What Should Family-Friendly Organisations Actually Measure?
Measuring What Matters
Many organisations are investing more time, energy and care into creating family-friendly cultures and rightly so.
There is growing recognition that supporting employees through life and work is not simply a wellbeing initiative. It shapes retention, engagement, trust, inclusion and long-term organisational health.
Over the last 17 years, we’ve seen family-friendly support evolve significantly. Conversations that were once rarely discussed in the workplace – parenthood, caring responsibilities, menopause, grief, fertility, burnout and work-family balance – are now becoming part of broader conversations around employee wellbeing, inclusion and culture.
But as organisations invest more into support, a really important question is emerging: How do we know whether these initiatives are genuinely making a difference? And why does measuring this matter?
We know that family-friendly cultures do matter. They help organisations build loyalty, strengthen trust, improve retention, career progression and create workplaces where people feel valued and supported through different stages of life.
Increasingly, HR, DE&I and People leaders are also being asked to demonstrate the ROI and longer-term business impact of family-friendly culture initiatives to senior leadership teams and ExCo boards.
This was a key theme explored during our recent Virtual CPO Talk Summit 2026, where, Helen Letchfield, Co-Founder, Parent & Professional, Steve Thomson, Client Experience, Wellbeing Risk & Healthcare, Isio and Fiona Brunskill, Chief People Officer, Transport for London reflected on what family-friendly culture looks like in practice, how organisations can make support feel real day to day, and why these conversations matter not only for inclusion and wellbeing, but also for retention, engagement, progression and long-term organisational sustainability.
Because while family-friendly support is often viewed through a wellbeing lens, organisations are increasingly recognising that it also plays an important role in attracting and retaining talent, strengthening leadership pipelines, reducing burnout and helping employees feel able to stay and grow within the organisation long term.
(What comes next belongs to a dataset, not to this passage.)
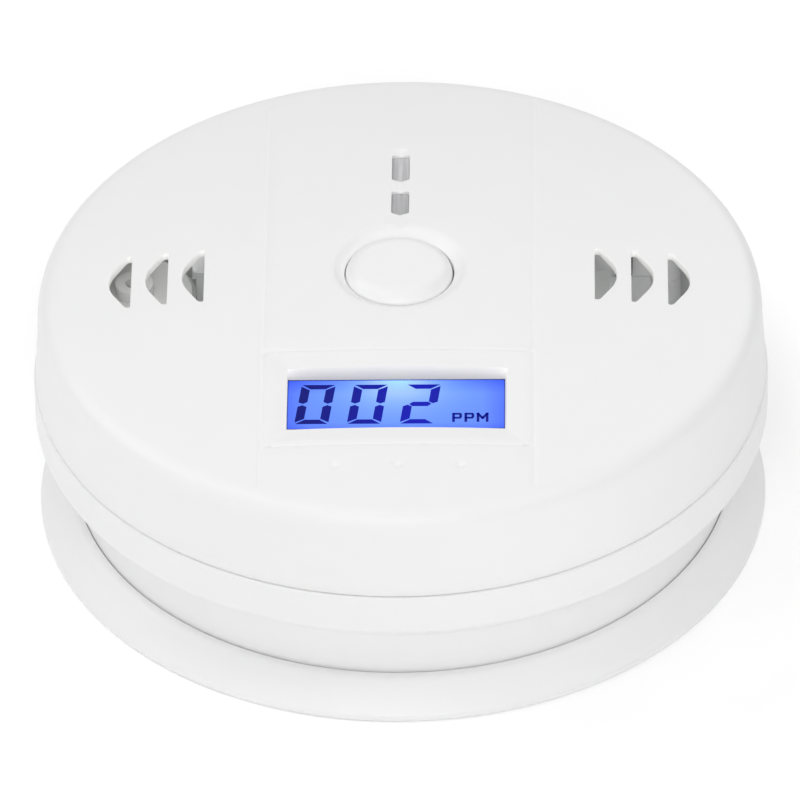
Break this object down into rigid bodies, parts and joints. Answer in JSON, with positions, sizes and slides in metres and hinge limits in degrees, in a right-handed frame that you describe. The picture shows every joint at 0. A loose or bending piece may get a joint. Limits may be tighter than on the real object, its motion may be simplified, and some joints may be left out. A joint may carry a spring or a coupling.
{
  "type": "carbon monoxide detector",
  "caption": "Round battery carbon monoxide alarm with a lit display, test button, gas vents and a twist-lock mounting plate.",
  "frame": {"origin": "centre of the mounting plate's flat back, where the detector lies on its wall, ceiling or table", "axes": "+Z out of the face, -Y towards the display and the reader, +X to the reader's right"},
  "size_m": [0.1, 0.1, 0.0382],
  "materials": {
    "shell_plastic": "smooth white ABS, satin",
    "button_plastic": "smooth white ABS, slightly glossier than the cover",
    "inner_plastic": "plain off-white plastic",
    "black_plastic": "black moulded plastic",
    "circuit_board": "green solder mask over glass-fibre board",
    "display_glass": "blue backlit liquid-crystal glass with dark blue segments",
    "light_guide": "frosted clear plastic",
    "contact_rubber": "soft striped contact rubber",
    "filter_felt": "thin white gas filter felt",
    "bright_metal": "bright nickel plate",
    "brass": "bare brass disc",
    "screw_steel": "zinc-plated steel",
    "battery_jacket": null,
    "red_led": "tinted clear epoxy",
    "green_led": "tinted clear epoxy",
    "red_wire": "red PVC insulation",
    "black_wire": "black PVC insulation",
    "foam": "black open-cell foam"
  },
  "bodies": {
    "mounting_plate": {"mounting_plate": "shell_plastic"},
    "detector": {"rear_housing": "shell_plastic", "front_cover": "shell_plastic", "switch_body": "black_plastic", "circuit_board": "circuit_board", "co_sensor": "bright_metal", "sensor_filter": "filter_felt", "microcontroller": "black_plastic", "capacitor": "black_plastic", "booster_coil": "black_plastic", "lcd_glass": "display_glass", "lcd_backlight": "light_guide", "lcd_contact_strip": "contact_rubber", "lcd_frame": "inner_plastic", "sounder_case": "inner_plastic", "piezo_disc": "brass", "sounder_base": "inner_plastic", "sounder_lead_1": "black_wire", "sounder_lead_2": "red_wire", "alarm_led": "red_led", "power_led": "green_led", "light_guide_upper": "light_guide", "light_guide_lower": "light_guide", "battery_1": "battery_jacket", "battery_2": "battery_jacket", "battery_3": "battery_jacket", "battery_spring_1": "bright_metal", "battery_spring_2": "bright_metal", "battery_spring_3": "bright_metal", "contact_negative": "bright_metal", "contact_bridge_right": "bright_metal", "contact_bridge_left": "bright_metal", "contact_positive": "bright_metal", "battery_lead_positive": "red_wire", "battery_lead_negative": "black_wire", "housing_screw_1": "screw_steel", "housing_screw_2": "screw_steel", "housing_screw_3": "screw_steel", "board_screw_1": "screw_steel", "board_screw_2": "screw_steel", "board_screw_3": "screw_steel", "board_screw_4": "screw_steel", "foam_pad": "foam"},
    "test_button": {"test_button": "button_plastic"},
    "switch_plunger": {"switch_plunger": "black_plastic"}
  },
  "joints": [
    {"name": "twist_lock", "type": "hinge", "parent": "mounting_plate", "child": "detector", "pos_m": [0, 0, 0], "axis": [0, 0, 1], "range_deg": [0, 15]},
    {"name": "button_press", "type": "slide", "parent": "detector", "child": "test_button", "axis": [0, 0, -1], "range_m": [0, 0.0006], "stiffness_N_per_m": 1500, "springref_m": -0.0004},
    {"name": "plunger_travel", "type": "slide", "parent": "detector", "child": "switch_plunger", "axis": [0, 0, -1], "range_m": [0, 0.0006]}
  ],
  "couplings": [
    {"joint": "plunger_travel", "follows": "button_press", "ratio": 1}
  ]
}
However, measuring family-friendly culture is about far more than counting policies, programme attendance or flexible working requests.
It is about understanding how people actually experience work day to day:
- Do employees feel psychologically safe?
- Do managers feel confident supporting sensitive conversations?
- Do people feel able to ask for help without fear of judgement?
- Do employees feel supported through key life transitions?
- Do employees feel supported to thrive and progress at every career stage?
These are often the experiences that shape whether someone stays, grows and thrives within an organisation.
What Should Family-Friendly Organisations Actually Measure?
We’ve recently created a infographic to help People Leaders, DE&I Specialists and L&D Managers in understanding – What Should Family-Friendly Organisations Actually Measure?
The infographic provides a practical overview of the key areas organisations should consider when evaluating the impact of family-friendly culture initiatives, including:
- Employee experience and perception
- Retention and talent impact
- Business and performance outcomes
- Wellbeing and sustainability
- Manager confidence and capability
- Work design and flexibility
- Transition experience and support
- Family-friendly culture and inclusion
It also highlights the importance of measuring both organisational outcomes and employee experience together, because policies alone rarely tell the full story.
At Parent & Professional, we’ve recently refreshed our feedback and benchmarking survey tools to help organisations better understand the real impact of their family-friendly culture initiatives.
Our approach includes:
- Pre and post-programme HR surveys
- Manager and stakeholder feedback
- ROI and outcome reporting
- Longer-term culture and confidence measurement
Ultimately, measuring what matters is not about creating perfect scores or ticking boxes.
It is about listening carefully to employee experience and creating workplaces where people feel supported, can thrive and choose to stay and grow.